中文：机器学习模型的目标是泛化，即在从未见过的数据上表现良好。
英文原文：The purpose of a machine learning model is to generalize: to perform accurately on never-before-seen inputs.
解释：这句话强调了机器学习的最终目标，即模型在新数据上的表现。
中文：深度学习模型通过学习数据的潜在流形来实现泛化。
英文原文：A deep neural network achieves generalization by learning a parametric model that can successfully interpolate between training samples.
解释：这句话解释了深度学习模型泛化的本质，即通过插值在流形上进行预测。
中文：机器学习的核心问题是优化与泛化之间的张力。
英文原文：The fundamental problem in machine learning is the tension between optimization and generalization.

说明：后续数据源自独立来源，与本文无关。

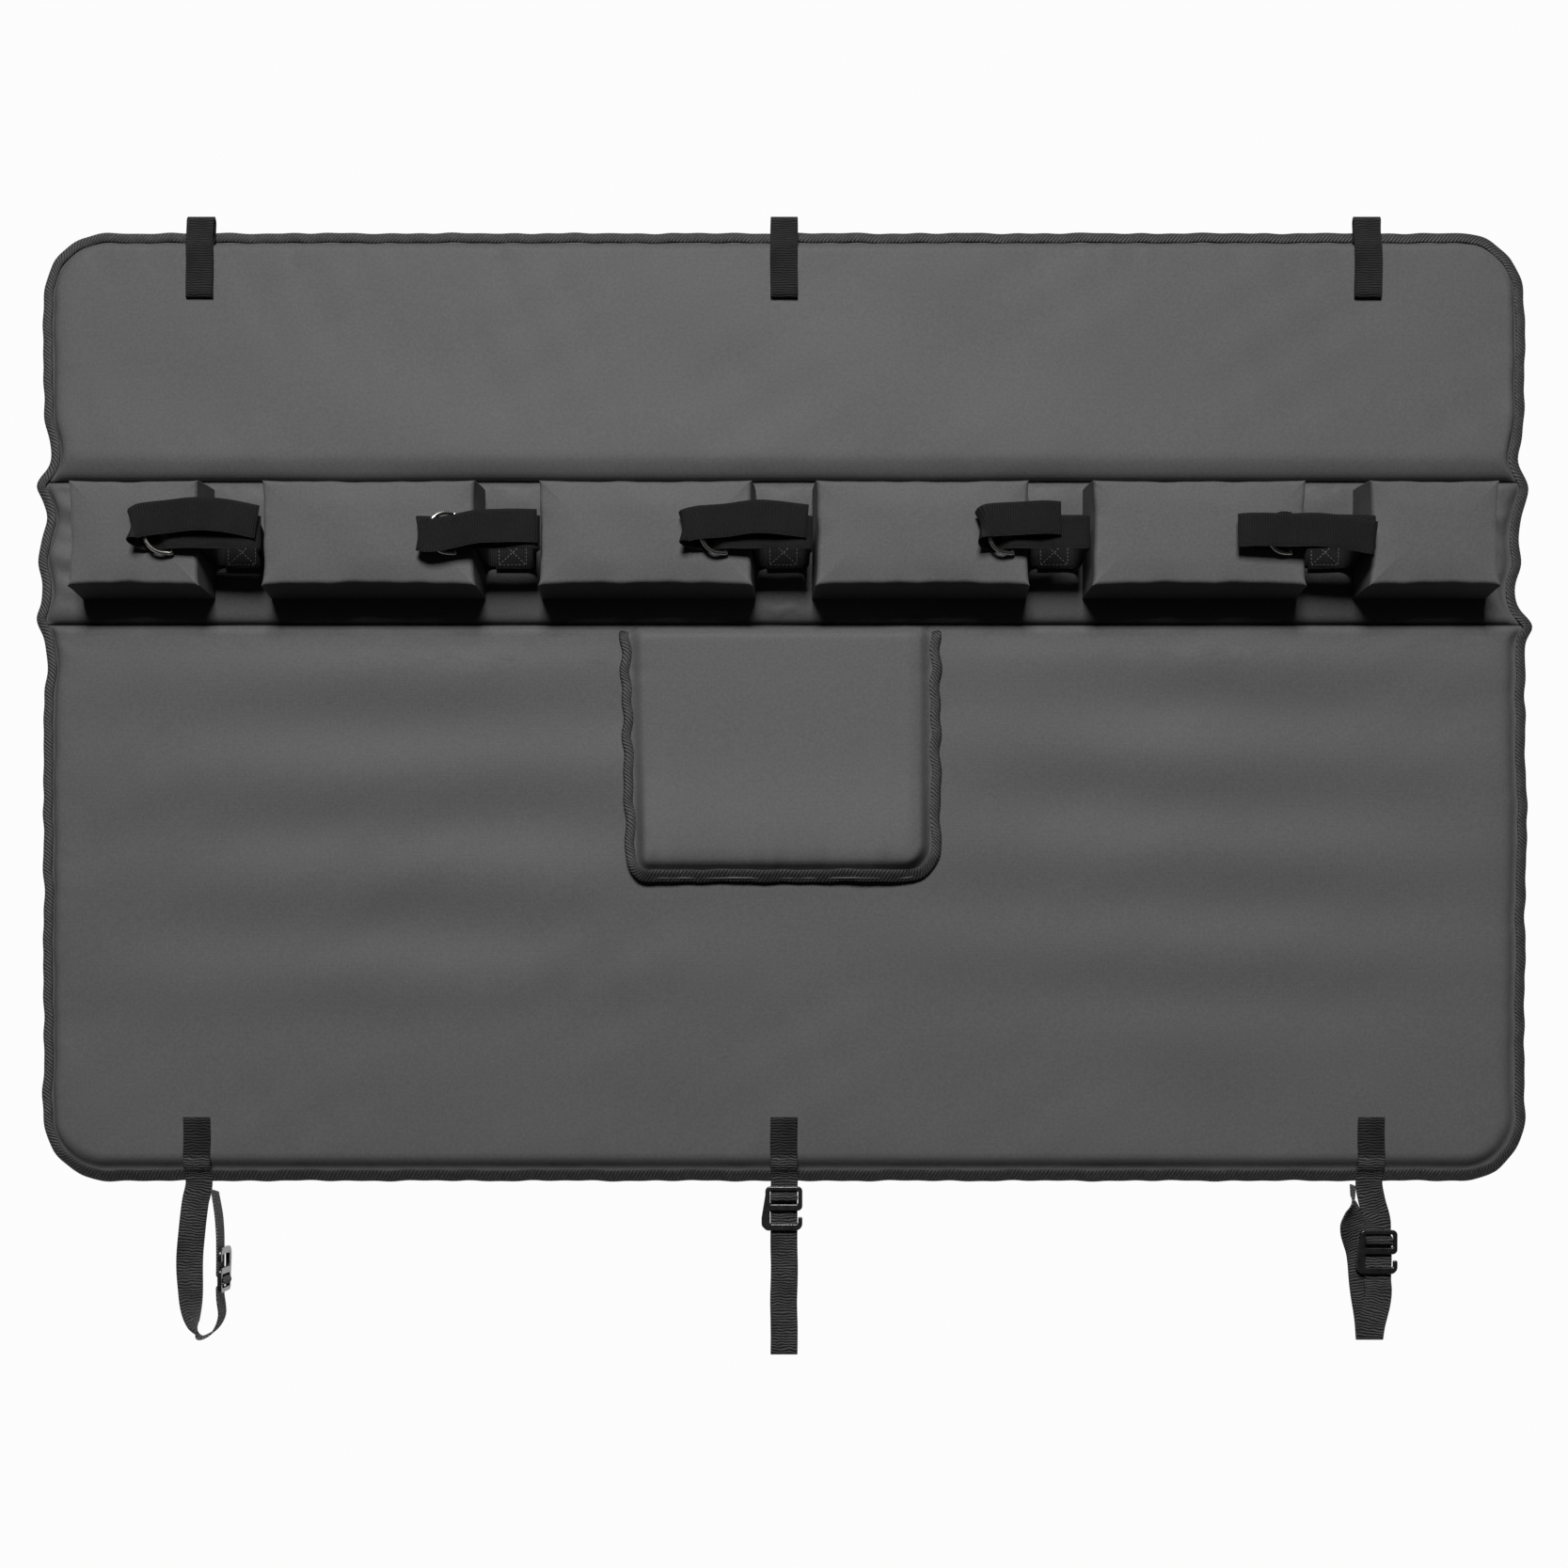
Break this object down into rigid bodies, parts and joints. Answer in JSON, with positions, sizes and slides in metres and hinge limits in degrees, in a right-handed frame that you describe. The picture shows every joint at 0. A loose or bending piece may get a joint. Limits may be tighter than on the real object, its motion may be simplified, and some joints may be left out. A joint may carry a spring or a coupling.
{
  "type": "tailgate bike pad",
  "caption": "Padded tailgate cover with a row of foam blocks, ring straps that hold bikes' down tubes, a handle flap, and hook straps that fasten it.",
  "frame": {"origin": "centre of the block strip, on the pad's underside", "axes": "+X along the pad's width, +Y from the lower panel to the upper panel, +Z out of the blocks"},
  "size_m": [1.386, 1.0528, 0.0833],
  "materials": {
    "coated_fabric": "satin coated fabric",
    "backing_cloth": "matt woven cloth",
    "foam_core": "closed-cell foam",
    "binding_tape": "woven tape",
    "strap_webbing": "ribbed webbing",
    "black_metal": "black coated",
    "nickel": "nickel plated wire"
  },
  "bodies": {
    "root": {"upper_cover": "coated_fabric", "strip_cover": "coated_fabric", "lower_cover": "coated_fabric", "flap_cover": "coated_fabric", "block_cover_1": "coated_fabric", "block_cover_2": "coated_fabric", "block_cover_3": "coated_fabric", "block_cover_4": "coated_fabric", "block_cover_5": "coated_fabric", "block_cover_6": "coated_fabric", "back_cover": "backing_cloth", "flap_back": "backing_cloth", "upper_foam": "foam_core", "strip_foam": "foam_core", "lower_foam": "foam_core", "flap_foam": "foam_core", "block_foam_1": "foam_core", "block_foam_2": "foam_core", "block_foam_3": "foam_core", "block_foam_4": "foam_core", "block_foam_5": "foam_core", "block_foam_6": "foam_core", "edge_binding": "binding_tape", "window_binding": "binding_tape", "flap_binding": "binding_tape", "bike_strap_1": "strap_webbing", "ring_keeper_1": "strap_webbing", "strap_ring_1": "nickel", "bike_strap_2": "strap_webbing", "ring_keeper_2": "strap_webbing", "strap_ring_2": "nickel", "bike_strap_3": "strap_webbing", "ring_keeper_3": "strap_webbing", "strap_ring_3": "nickel", "bike_strap_4": "strap_webbing", "ring_keeper_4": "strap_webbing", "strap_ring_4": "nickel", "bike_strap_5": "strap_webbing", "ring_keeper_5": "strap_webbing", "strap_ring_5": "nickel", "top_loop_1": "strap_webbing", "tailgate_strap_1": "strap_webbing", "strap_hook_1": "black_metal", "hook_crossbar_1": "black_metal", "top_loop_2": "strap_webbing", "tailgate_strap_2": "strap_webbing", "strap_hook_2": "black_metal", "hook_crossbar_2": "black_metal", "top_loop_3": "strap_webbing", "tailgate_strap_3": "strap_webbing", "strap_hook_3": "black_metal", "hook_crossbar_3": "black_metal"}
  },
  "joints": []
}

解释：这句话总结了机器学习中的核心挑战，即如何在优化和泛化之间找到平衡。
中文：特征工程是使问题更简单的关键。
英文原文：The essence of feature engineering is making a problem easier by expressing it in a simpler way.
解释：这句话强调了特征工程的重要性，即通过更好的特征表示来简化问题。
中文：Dropout是一种有效的正则化技术，通过随机丢弃神经元来减少过拟合。
英文原文：Dropout is one of the most effective and most commonly used regularization techniques for neural networks.
解释：这句话介绍了Dropout的核心思想，即通过引入噪声来防止模型过拟合。